Figure 2: Current-induced motion of skyrmions in the top and bottom FM layers of an AFM-coupled bilayer nanotrack.

Top views of the motion of skyrmions at selected interlayer exchange coupling constants and times driven by spin currents with (a) the current-perpendicular-to-plane (CPP) injection geometry and (b) the current-in-plane (CIP) injection geometry. The size of the AFM-coupled bilayer nanotrack is 500 × 50 × 3 nm³, where D=3.5 mJ m⁻². The skyrmions are initially created by the MTJ skyrmion injector placed on the top FM layer at x=100 nm. For the CPP case, the spin current in the bottom FM layer is applied along +z but polarized along +y.
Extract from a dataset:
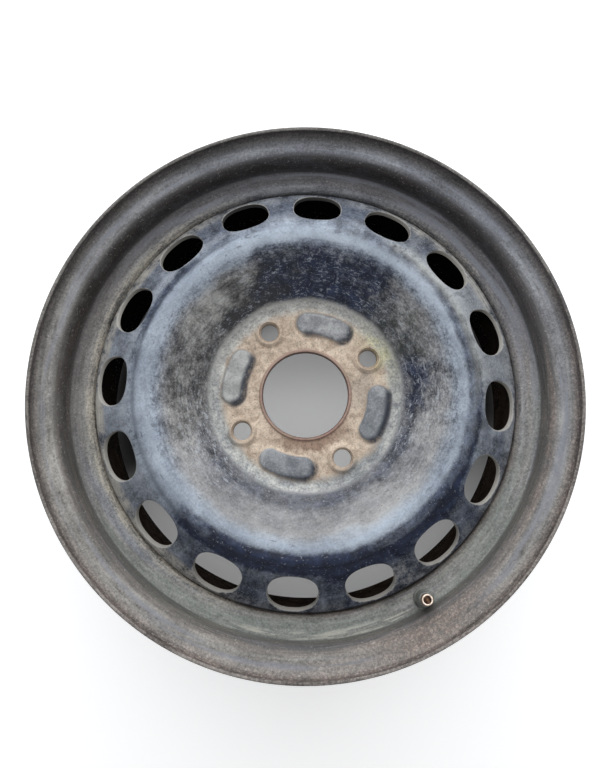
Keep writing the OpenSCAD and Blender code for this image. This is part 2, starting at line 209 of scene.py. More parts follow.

The skyrmion in the bottom FM layer moves along the nanotrack driven by the spin current, whereas the skyrmion in the top FM layer moves accordingly due to the interlayer AFM exchange coupling. For the CIP case, the skyrmions in both the top and bottom FM layers are driven by in-plane spin-polarized currents. The skyrmions velocities in the top (open symbols) and bottom (solid symbols) FM layers as functions of the current density j for (c) the large interlayer AFM exchange stiffness A_inter=−6 pJ m⁻¹ and (d) the small interlayer AFM exchange stiffness A_inter=−0.06 pJ m⁻¹. For the CIP case, the square, triangle and star symbols indicate different values of the non-adiabatic torque constant β of 0.15, 0.3 and 0.6, respectively. The cross symbol denotes the decoupling as well as the destruction of skyrmions in the top and bottom FM layers because of a large driving current density and a small interlayer AFM exchange coupling, where the velocities are calculated just before the destruction of skyrmions.